By signing, the Members acknowledge that they have read, understood, and agree to the terms of this Operating Agreement.

Common mistakes

  1. Neglecting to Include Member Information: One common mistake is failing to provide complete details about each member of the LLC. This includes names, addresses, and percentage of ownership. Omitting this information can lead to confusion and disputes later on.

  2. Inadequate Definition of Roles and Responsibilities: Another frequent error is not clearly outlining the roles and responsibilities of each member. Without this clarity, misunderstandings about who is responsible for what can arise, potentially disrupting the business's operations.

  3. Ignoring Voting Procedures: Some individuals overlook the importance of establishing voting procedures. It's essential to specify how decisions will be made, including what constitutes a quorum and the voting rights of each member. This helps ensure that everyone is on the same page when it comes to making significant decisions.

  4. Failing to Address Profit and Loss Distribution: Lastly, many people forget to include a clear plan for how profits and losses will be distributed among members. This should reflect the ownership percentages or any other agreed-upon method. Clarity in this area can prevent future conflicts regarding financial distributions.

Dos and Don'ts

When filling out the Ohio Operating Agreement form, it’s important to keep a few things in mind. Here are five dos and don'ts to help guide you through the process.

  • Do read the instructions carefully before starting.
  • Do ensure all members' names and addresses are accurate.
  • Do clearly define the roles and responsibilities of each member.
  • Don't leave any sections blank; incomplete forms can cause delays.
  • Don't use vague language; be specific in your agreements.

Misconceptions

When it comes to the Ohio Operating Agreement form, many people have misunderstandings. Here are nine common misconceptions that need clarification:

  1. All LLCs in Ohio must have an Operating Agreement.

    While it's highly recommended, not all LLCs are legally required to have an Operating Agreement in Ohio. However, having one can help clarify ownership and operational procedures.

  2. The Operating Agreement is filed with the state.

    Many believe that the Operating Agreement must be submitted to the Ohio Secretary of State. In reality, it is an internal document that remains with the LLC and is not filed.

  3. Once created, the Operating Agreement cannot be changed.

    This is false. An Operating Agreement can be amended as needed, allowing members to adapt to changing circumstances or preferences.

  4. Only large LLCs need an Operating Agreement.

    Small LLCs benefit just as much from having an Operating Agreement. It helps establish clear guidelines, regardless of the size of the business.

  5. The Operating Agreement is only for multi-member LLCs.

    Single-member LLCs can also have an Operating Agreement. It provides a framework for management and can help protect personal assets.

  6. Legal help is necessary to create an Operating Agreement.

    While consulting a lawyer can be beneficial, many templates and resources are available for those who prefer to draft their own agreement.

  7. Operating Agreements are only about financial matters.

    These agreements cover more than just finances.

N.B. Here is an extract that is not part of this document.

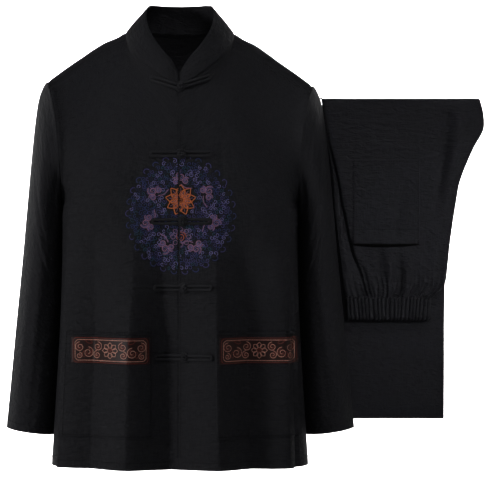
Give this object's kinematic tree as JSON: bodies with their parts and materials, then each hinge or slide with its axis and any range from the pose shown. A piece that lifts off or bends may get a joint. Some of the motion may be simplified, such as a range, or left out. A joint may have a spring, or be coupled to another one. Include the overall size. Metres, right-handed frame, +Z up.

They also address management structure, decision-making processes, and member responsibilities.

  8. Operating Agreements are not enforceable in court.

    On the contrary, Operating Agreements are legally binding. Courts can enforce the terms if disputes arise among members.

  9. All Operating Agreements must follow a specific format.

    There is no one-size-fits-all format. Each Operating Agreement can be tailored to meet the specific needs and preferences of the LLC members.

Detailed Guide for Using Ohio Operating Agreement

Once you have your Ohio Operating Agreement form ready, you will need to fill it out carefully. This document is essential for outlining the management structure and operational procedures of your business. Follow these steps to ensure you complete the form accurately.

  1. Start with the name of your LLC. Write the full legal name as registered with the state of Ohio.
  2. Provide the principal address of the LLC. This should be a physical address, not a P.O. Box.
  3. List the purpose of your LLC. Describe the business activities you plan to engage in.
  4. Identify the members of the LLC. Include the names and addresses of all members involved.
  5. Outline the management structure. Specify whether the LLC will be member-managed or manager-managed.
  6. Detail the capital contributions. Indicate how much each member is contributing to the LLC.
  7. Describe the profit and loss distribution. Explain how profits and losses will be allocated among members.
  8. Include provisions for adding or removing members. State the process for making changes to membership.
  9. Sign and date the agreement. All members should sign to indicate their acceptance of the terms.

After completing these steps, review the document to ensure accuracy. Once finalized, keep a copy for your records and provide copies to all members involved.